Die Vorlesungsreihe »Die Rekonstruktion John Donnes« basierte auf ihrem letzten Buch. Stussman hatte das orthodoxe akademische Denken über Metaphysische Poesie mit einer Heftigkeit abgeurteilt, die sie inzwischen bereute. Die NewYork Times Book Review hatte das kritische Echo auf den Punkt gebracht: »Stussmans Angriff auf den Poststrukturalismus ist eher seiner Vitalität als seiner Strenge wegen erwähnenswert.« Die anderen Rezensionen waren nicht viel besser. »Versuchen Sie, Dr. Stussman auf ihren düsteren intellektuellen Pfaden aus dem Weg zu gehen«, hatte die Washington Post gewarnt. »Das Gift, das sie verspritzt, ist gemeingefährlich.«

Doch am schlimmsten war die Besprechung im Sunday Telegraph ausgefallen, in der sie als »eine vermutlich Verrückte, der jegliches Mitgefühl abgeht und die man am liebsten zum Schweigen bringen würde« beschrieben wurde. Die kontroverse Diskussion über das Buch hatte zu Verkaufszahlen geführt, die alle Erwartungen übertrafen. Ihre Vorlesungen waren außergewöhnlich gut besucht, und das, obwohl die alte Garde der Fakultät ihr die ausgesprochen unbeliebte Vorlesungszeit um fünf Uhr nachmittags zugeschustert hatte. Vielleicht bildete sie es sich auch nur ein, dass sie ihr nichts Gutes gönnten, doch das bezweifelte sie.

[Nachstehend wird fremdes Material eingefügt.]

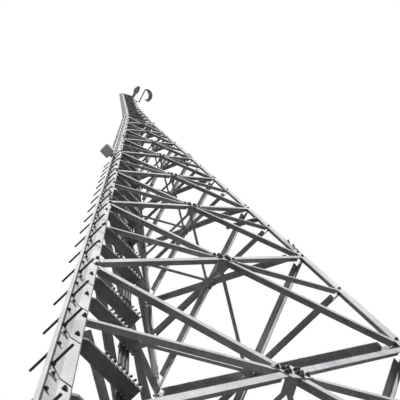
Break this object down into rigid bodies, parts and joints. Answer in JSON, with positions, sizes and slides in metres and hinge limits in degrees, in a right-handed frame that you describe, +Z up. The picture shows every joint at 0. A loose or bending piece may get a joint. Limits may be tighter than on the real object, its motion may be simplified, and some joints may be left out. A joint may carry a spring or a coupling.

Die Fakultätsgebäude konnte man nur als architektonischen Horror bezeichnen. Die bedrückende Ansammlung von Gebäuden erinnerte an ein Militärhospital im ehemaligen Ostblock. Die Vorlesungsräume waren nicht viel besser: klein, schlecht belüftet und unbequem. Manchmal sehnte sich Stussman nach dem luftigen Auditorium der Universität von Wisconsin, das mit fernbedienbaren Diaprojektoren und einem Lautsprechersystem ausgestattet war. Aber immerhin war der Hörsaal voll – nicht viele Professoren genossen so viel Aufmerksamkeit. Schon in der zweiten Woche in Folge fiel ihr auf, dass die Zuhörerschaft vorwiegend männlichen Geschlechts war. Nächstes Mal würde sie lange Hosen anziehen.